A number of exhibits will be on view during the session. In the auxiliary gymnasium the official publishers' exhibit of text and reference books will be held. The National Child Welfare Association exhibit will be shown in University Hall, where the Survey and Foreign Policy Associaiton exhibits will also be on view. The Brander Matthews Dramatic Museum of the Department of English and Comparative Literature will be open daily, except Saturdays, from 11 AM. to 1 PM in Rooms 305-6, Philosophy Hall. An exhibition of Italian books will be held daily from 9AM to 5 PM at the Casa Italiana, 117th Street and Amsterdam Avenue.

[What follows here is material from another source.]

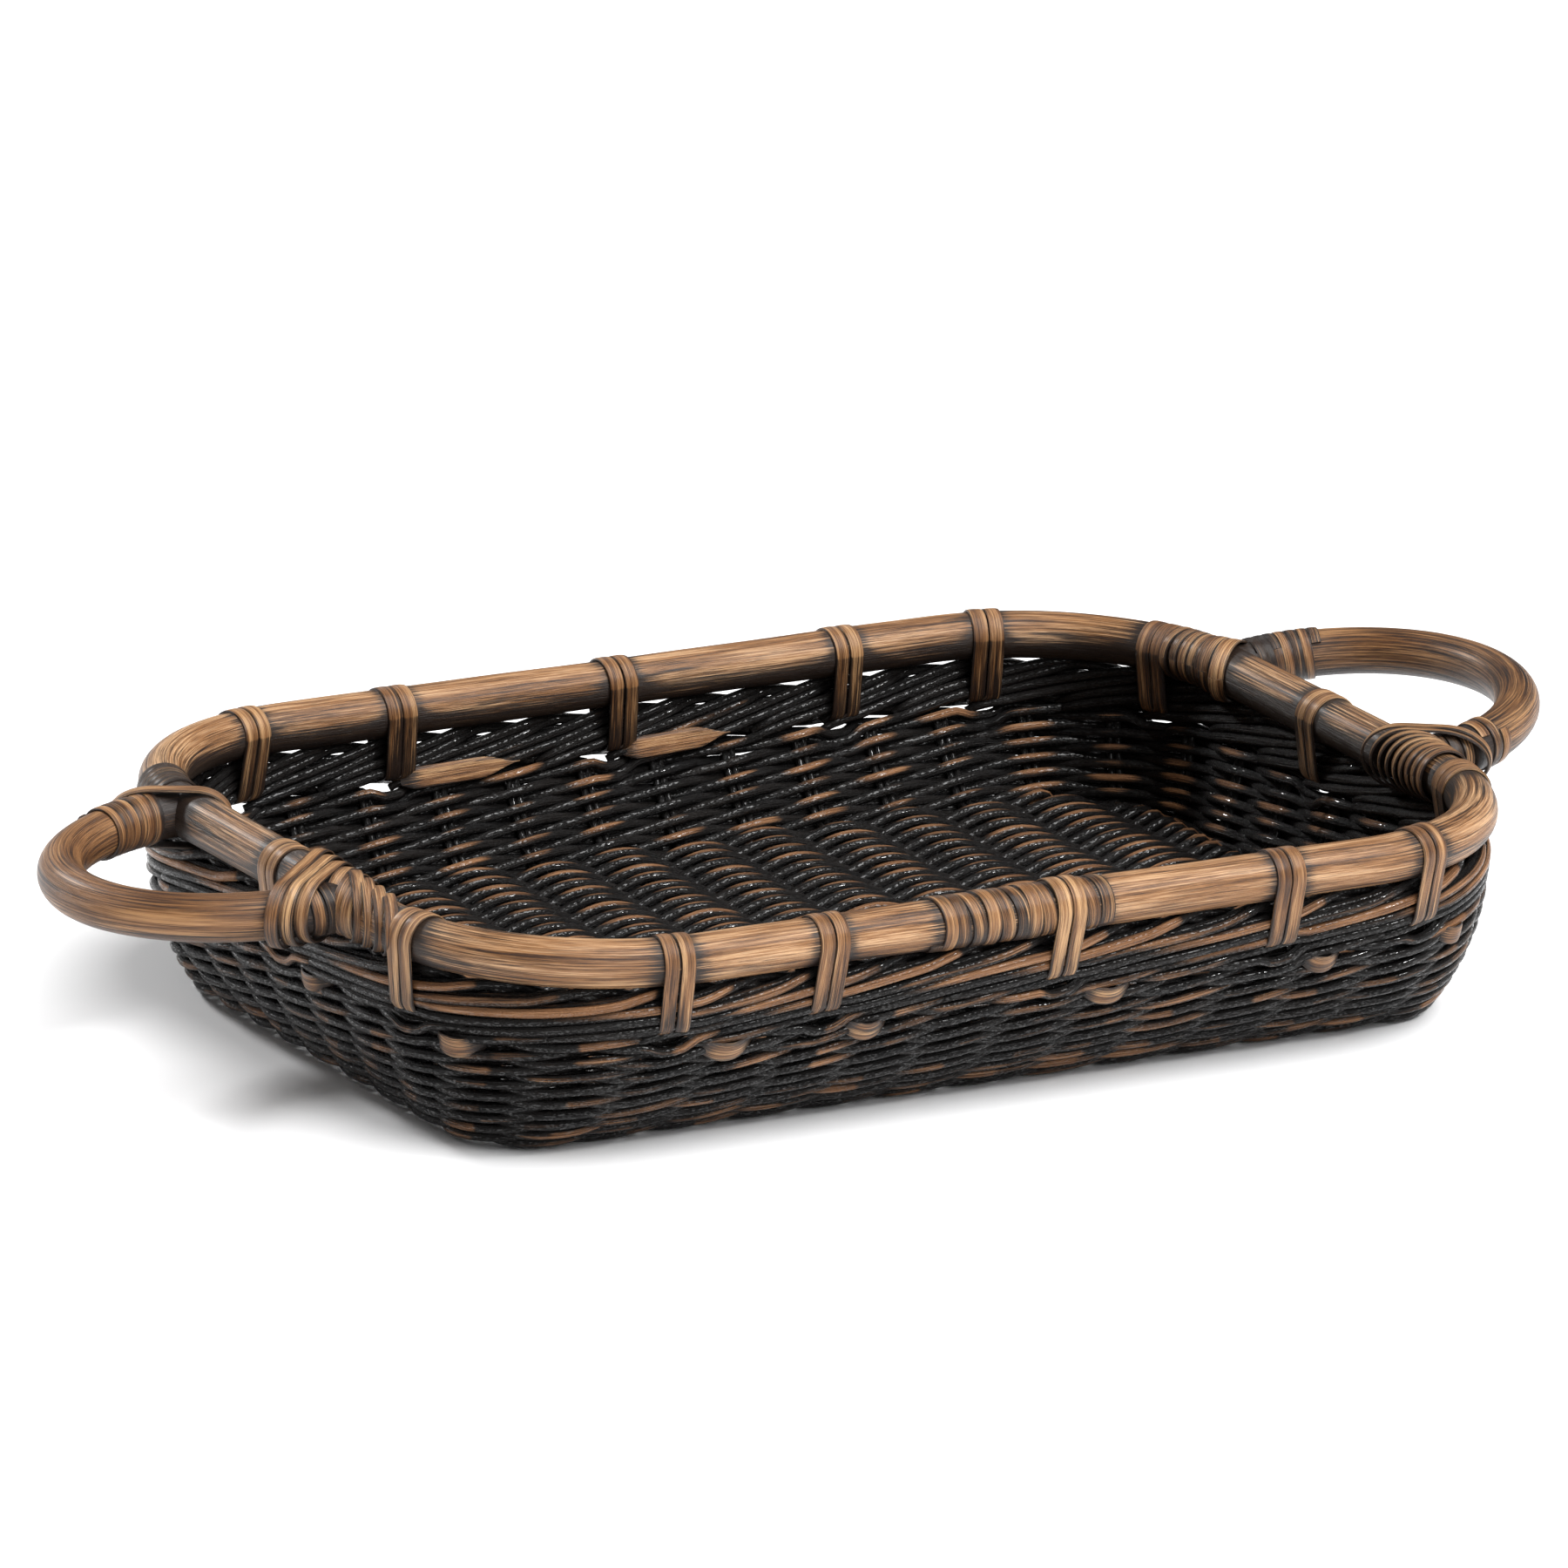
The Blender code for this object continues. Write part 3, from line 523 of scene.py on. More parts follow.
def build_wall():
    """Rounds of three-rod wale: each weaver passes outside two stake pairs and inside one, so two
    lie one above the other outside every pair. Going round three times brings a round's rod back
    to its start, which makes the three weavers."""
    low, high = profile_at_height(FOOT_Z), profile_at_height(WALL_TOP)
    rows = int(round((high - low) / WALL_ROW))
    count = 3 * COLUMNS
    column = np.arange(0, count, 1 / STEPS)
    nearest = np.mod(np.round(column).astype(int), count)
    here = np.mod(column, COLUMNS)
    turn = 2 * np.pi * column / 3
    wave = 0.25 - np.cos(turn) - 0.15 * np.cos(2 * turn)
    outside = (wave > 0)[:, None]
    bell = np.abs(np.cos(np.pi * column))
    bundle = Bundle()
    for row in range(rows + 1):
        s = low + (high - low) * row / rows
        jitter = rng.uniform(-1, 1, (4, count))[:, nearest]
        below = rows - row
        drop = window_drop(here) * (0.0044, 0.0014)[below] if below < 2 else 0.0
        lift = 0.0005 * jitter[3] * bell
        point, normal = wall_point(here, s + lift - drop - CLIMB * np.sin(turn))
        path = point + normal * (SWING * wave * (1 + 0.04 * jitter[0] * bell))[:, None]
        rub = rubbed(np.clip(wave, -1, 1), around(CORE_SIDES), np.where(outside, -0.30, -0.5))
        rub = rub * np.where(outside, 0.60, 0.95) + 0.30 * jitter[1][:, None]
        section = round_section(WEAVER_R) * (1 + 0.05 * jitter[2] * bell)[:, None, None]
        bundle.sweep(path, normal, section, closed=True, rub=rub)
    bundle.build("wall_weavers", CORE, "weave", "side_weave")


def floor_height(x, y):
    """The floor's middle surface sags a little from its edge to its middle."""
    x, y = np.broadcast_arrays(x, y)
    half_x, half_y, _ = ring_sizes(FLOOR_EDGE, FLOOR_IN)
    near = np.stack([1 - (half_x - np.abs(x)) / FLOOR_RUN, 1 - (half_y - np.abs(y)) / FLOOR_RUN])
    share = np.clip(np.log(np.exp(9 * near).sum(0)) / 9, 0.0, 1.0)
    return FLOOR_EDGE - FLOOR_SAG * (1 - share ** 2)


def floor_reach(y):
    """How far a floor row at y runs before it dives under the wall's rows."""
    half_x, half_y, radius = ring_sizes(FLOOR_EDGE, FLOOR_DIVE)
    past = np.maximum(np.abs(y) - (half_y - radius), 0)
    return half_x - radius + math.sqrt(max(radius ** 2 - past ** 2, 0))


def build_floor():
    """Straight rows along the floor, over and under the stakes that cross it."""
    bundle = Bundle()
    last = int((ring_sizes(FLOOR_EDGE, FLOOR_IN)[1]) / FLOOR_ROW)
    for row in range(-last, last + 1):
        y = row * FLOOR_ROW
        reach = floor_reach(y)
        x = np.linspace(-reach, reach, int(reach / 0.0018))
        wave = np.cos(np.pi * ((x - STAKE_SHIFT) / PITCH + row))
        place = (x - STAKE_SHIFT) / PITCH + 8
        nearest = np.round(place).astype(int)
        jitter = rng.uniform(-1, 1, (5, 18))[:, nearest]
        bell = np.cos(np.pi * (place - nearest))
        end = ease(reach - 0.010, reach, np.abs(x))
        swing = SWING * wave * (1 + 0.05 * jitter[1] * bell)
        height = floor_height(x, y) + swing * (1 - end) - 0.0030 * end
        path = np.column_stack([x, y + 0.0006 * jitter[0] * bell, height])
        rub = rubbed(wave, around(CORE_SIDES), -0.55) + 0.25 * jitter[2][:, None] + 0.12
        section = round_section(WEAVER_R, wide=FLOOR_WIDE) * (1 + 0.05 * jitter[3] * bell)[:, None, None]
        bundle.sweep(path, np.array([0, 0, 1.0]), section, rub=rub)
    bundle.build("floor_weavers", CORE, "weave", "base_weave")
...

Several new extension courses for the Fall term were announced yesterday by Dr. James C. Egbert, director of Columbia's extension department. Dr. William I. Thomas, noted authority on human behavior, will direct a course on the present state and sociological significance of behavior studies. A course on social evolution will be directed by Professor Robert M. MacIver, who recently came to Columbia from Toronto University.

The first course of the department on the organization of public opinion will be conducted by George A. Hastings, public relations counsel and social worker. Other new courses will include mental factors in social maladjustment by Dr. Stanley P. Davies, social and economic aspects of the housing problem, by Dr. Edith Elmer Wood; industry and society, by Miss Mary D. Hopkins; the human factor in industry, with special reference to women, by Miss Hopkins and special lecturers, including Miss Josephine Goldmark, Mrs. Florence Kelley, Miss Frances Perkins, Miss Nellie Swartz, Miss Mary Dewson and Miss Mary Van Kleeck.